Had ptr not been a pointer, then yes, the copy constructor would have been called.
That's what I thought, but the thing is that I don't have a List_Node constructor that takes a List_Node object as an argument, so why does the code above work at all?
The only constructor that matches the above call is the copy constructor, so surely it must be called then?
Code:List_Node(const List_Node& ref); // Copy constructor
A class that takes a (const) reference to itself as argument is called a copy constructor.
But you're dealing with pointers, which is a native type, hence no copy constructors are called.
You are creating a new List_Node object, though, which is why the List_Node() constructor is called (not copy constructor).
But shouldn't the compiler complain that I'm calling the constructor with an argument that it's not declared for? And it doesn't explain why the constructor does everything my copy constructor is supposed to be doing when there's no such code in the constructor.
I'm guessing g++ is doing something strange so that the program works, but at least I now know the code is not portable.
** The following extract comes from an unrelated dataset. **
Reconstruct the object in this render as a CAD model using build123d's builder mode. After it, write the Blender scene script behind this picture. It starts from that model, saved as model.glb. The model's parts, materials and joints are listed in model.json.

And just to elaborate on what Elysia said, references, pointers, and POD's don't really have constructors (there are some cases where C++ pretends that they do, but that's beside the point here).
Ok, I misunderstood your question. If you defined a copy constructor, then yes, that is being called when the object is created. If not, then the default (eg: compiler generated) copy constructor is being called.Quote:
Originally Posted by Memloop
What are you talking about. Naturally the copy constructor is called:
And it works because the compiler automatically generates a default copy constructor for classes if you don't do so (default being shallow member-wise copy).Code:List_Node node; //default constructor
List_Node *ptr;
ptr = new List_Node(node); //copy constructor
Thanks for clearing that up, but I find it strange that I have never seen a copy constructor used in combination with new in any C++ litterature or in online tutorials.
You can use any constructor in combination with new:
Code:X* p = new X("Hello world", 3.14, 42);
Eh, I missed that it isn't actually just creating a new object, but making a copy of an existing object.
Of course the copy constructor will be called then...
Sorry about the confusion.